[begin Given data]

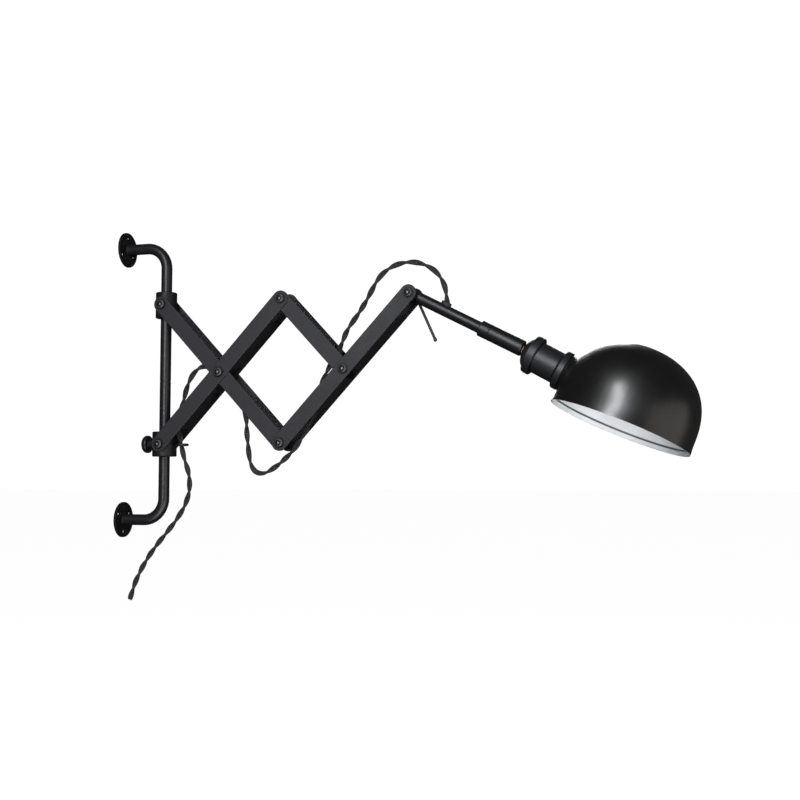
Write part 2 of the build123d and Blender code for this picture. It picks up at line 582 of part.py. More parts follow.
# ---------------------------------------------------------------------------
# Flex: twisted pair in cloth, limp, 6.3 mm over both cores. Four stretches,
# meeting face to face inside the channels.
# ---------------------------------------------------------------------------
CORD = {
    "cord_head": [
        (391.15, 0, 76.0), (390.35, 0, 88.4), (387.6, 0, 100.6), (381.4, 0, 111.6), (371.6, 0, 120.0), (359.4, 0, 125.4), (346.0, 0, 127.0),
        (332.6, 0, 124.4), (320.6, 0, 118.2), (311.2, 0, 108.4), (304.6, 0, 96.4), (296.8, 0, 82.4), (286.6, 0, 67.6),
        (276.2, 0, 54.2), (270.0, 0, 38.6), (263.4, 0, 24.4), (253.9, 0, 11.2), (246.8, 0, -4.4), (242.5, 0, -19.4)],
    "cord_middle": [
        (242.5, 0, -19.4), (239.189, 0, -30.95), (233.9, 0, -45.0), (227.4, 0, -58.4), (219.4, 0, -72.0), (209.2, 0, -83.6),
        (198.6, 0, -92.9), (187.6, 0, -101.0), (177.2, 0, -105.8), (167.4, 0, -104.2), (161.6, 0, -95.6), (159.2, 0, -84.4), (157.9, 0, -71.6),
        (156.2, 0, -58.2), (156.0, 0, -44.6), (153.7, 0, -34.6), (148.5, 0, -26.07), (143.9, 0, -19.2)],
    "cord_lower": [
        (143.9, 0, -19.2), (136.925, 0, -8.784), (127.6, 0, 0.6), (118.2, 0, 9.8), (108.8, 0, 17.8), (98.4, 0, 18.0),
        (90.0, 0, 11.6), (84.0, 0, 2.4), (80.2, 0, -7.8), (77.4, 0, -18.6), (74.6, 0, -29.8), (71.4, 0, -40.6), (70.6, 0, -48.8)],
    "cord_tail": [
        (70.6, 0, -48.8), (69.896, 0, -56.016), (73.4, 0, -66.4), (75.6, 0, -77.4), (78.8, 0, -89.6), (83.2, 0.6, -101.4), (84.6, 2.4, -114.0),
        (82.6, 5.4, -127.4), (76.4, 9.0, -140.6), (68.0, 11.4, -153.0), (58.4, 12.4, -165.0), (48.2, 12.6, -176.8),
        (38.2, 12.0, -188.6), (28.8, 11.2, -201.4), (20.6, 10.6, -214.8), (13.6, 10.2, -228.6), (8.6, 10.2, -241.6), (5.4, 10.4, -252.6)],
}
for name, points in CORD.items():
    v = [Vector(*p) for p in points]
    radii = []
    for i in range(1, len(v) - 1):
        a, b = v[i] - v[i - 1], v[i + 1] - v[i]
        turn = a.get_angle(b)
        radii.append(0.45 * min(a.length, b.length) / math.tan(math.radians(turn) / 2))
    with BuildPart() as cord:
        with BuildLine() as route:
            FilletPolyline(*points, radius=radii)
        with BuildSketch(Plane(origin=v[0], z_dir=(v[1] - v[0]).normalized())):
            Circle(CORD_R)
        sweep(path=route.line)
    save(cord.part, name)
    length = route.line.length if hasattr(route.line, "length") else sum(e.length for e in route.edges())
    print(name, "length %.1f" % length, "volume ratio %.4f" % (cord.part.volume / (math.pi * CORD_R ** 2 * length)),
          "tightest %.1f" % min(radii), "radii", " ".join("%.0f" % r for r in radii))
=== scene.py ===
import json
import math

import bpy
import numpy as np
from mathutils import Matrix, Vector


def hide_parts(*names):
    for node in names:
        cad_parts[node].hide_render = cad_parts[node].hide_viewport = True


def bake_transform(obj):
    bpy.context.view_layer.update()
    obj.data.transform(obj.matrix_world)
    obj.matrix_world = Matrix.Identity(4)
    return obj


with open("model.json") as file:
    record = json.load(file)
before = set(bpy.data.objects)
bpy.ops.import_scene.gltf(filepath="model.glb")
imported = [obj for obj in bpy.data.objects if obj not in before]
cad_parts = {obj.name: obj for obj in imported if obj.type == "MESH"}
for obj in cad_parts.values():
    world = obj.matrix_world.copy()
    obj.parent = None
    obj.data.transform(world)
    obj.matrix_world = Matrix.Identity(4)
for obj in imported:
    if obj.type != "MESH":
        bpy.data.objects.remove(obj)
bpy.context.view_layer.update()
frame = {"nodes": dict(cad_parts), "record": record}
nodes = frame["nodes"]
scene = bpy.context.scene

# ---------------------------------------------------------------------------
# Camera: a little below the lamp, turned towards the wall
# ---------------------------------------------------------------------------
yaw, pitch = math.radians(16.115), math.radians(3.857)
right = Vector((math.cos(yaw), math.sin(yaw), 0))
ahead = Vector((-math.sin(yaw) * math.cos(pitch), math.cos(yaw) * math.cos(pitch), math.sin(pitch)))
above = right.cross(ahead)
camera_data = bpy.data.cameras.new("camera")
camera_data.lens, camera_data.sensor_width, camera_data.sensor_fit = 50.5035, 36.0, "HORIZONTAL"
camera_data.clip_start, camera_data.clip_end = 0.05, 200.0
camera = bpy.data.objects.new("camera", camera_data)
turn = Matrix((right, above, -ahead)).transposed().to_4x4()
camera.matrix_world = Matrix.Translation((0.67732, -1.17617, -0.10787)) @ turn
scene.collection.objects.link(camera)
scene.camera = camera

# ---------------------------------------------------------------------------
# Flex: two cloth-covered cores twisted together, in four stretches
# ---------------------------------------------------------------------------
CORE_R = 0.00157          # radius of one covered core
OFFSET = 0.00158          # each core's centre from the flex's centre
RING = 14
# lengths along the flex where one core lies behind the other, seen from the front
EDGE_ON = [v / 1000 for v in (
    -9, 11.1, 31.7, 56.3, 80, 101.5, 123.3, 143.3, 160.3, 180.8, 198, 217.7, 237.4, 257.2, 277, 296.8, 316.6,
    336.4, 352.8, 371.5, 395.2, 417.0, 437.4, 458.3, 479.3, 500.3, 521.3, 542.3, 563.2, 582.9, 600.3, 617.7,
    635.0, 656.3, 673.6, 692.3, 712.1, 732.9, 752.9, 772.3, 791.3, 809.4, 828.0, 847.0)]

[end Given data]

> [Task to complete]:
Output nothing except the lines from the line with "sweep(path=route.line)" through the line with "bpy.data.objects.remove(obj)", copied exactly, end lines included.

> [The reply]:
        sweep(path=route.line)
    save(cord.part, name)
    length = route.line.length if hasattr(route.line, "length") else sum(e.length for e in route.edges())
    print(name, "length %.1f" % length, "volume ratio %.4f" % (cord.part.volume / (math.pi * CORD_R ** 2 * length)),
          "tightest %.1f" % min(radii), "radii", " ".join("%.0f" % r for r in radii))
=== scene.py ===
import json
import math

import bpy
import numpy as np
from mathutils import Matrix, Vector


def hide_parts(*names):
    for node in names:
        cad_parts[node].hide_render = cad_parts[node].hide_viewport = True


def bake_transform(obj):
    bpy.context.view_layer.update()
    obj.data.transform(obj.matrix_world)
    obj.matrix_world = Matrix.Identity(4)
    return obj


with open("model.json") as file:
    record = json.load(file)
before = set(bpy.data.objects)
bpy.ops.import_scene.gltf(filepath="model.glb")
imported = [obj for obj in bpy.data.objects if obj not in before]
cad_parts = {obj.name: obj for obj in imported if obj.type == "MESH"}
for obj in cad_parts.values():
    world = obj.matrix_world.copy()
    obj.parent = None
    obj.data.transform(world)
    obj.matrix_world = Matrix.Identity(4)
for obj in imported:
    if obj.type != "MESH":
        bpy.data.objects.remove(obj)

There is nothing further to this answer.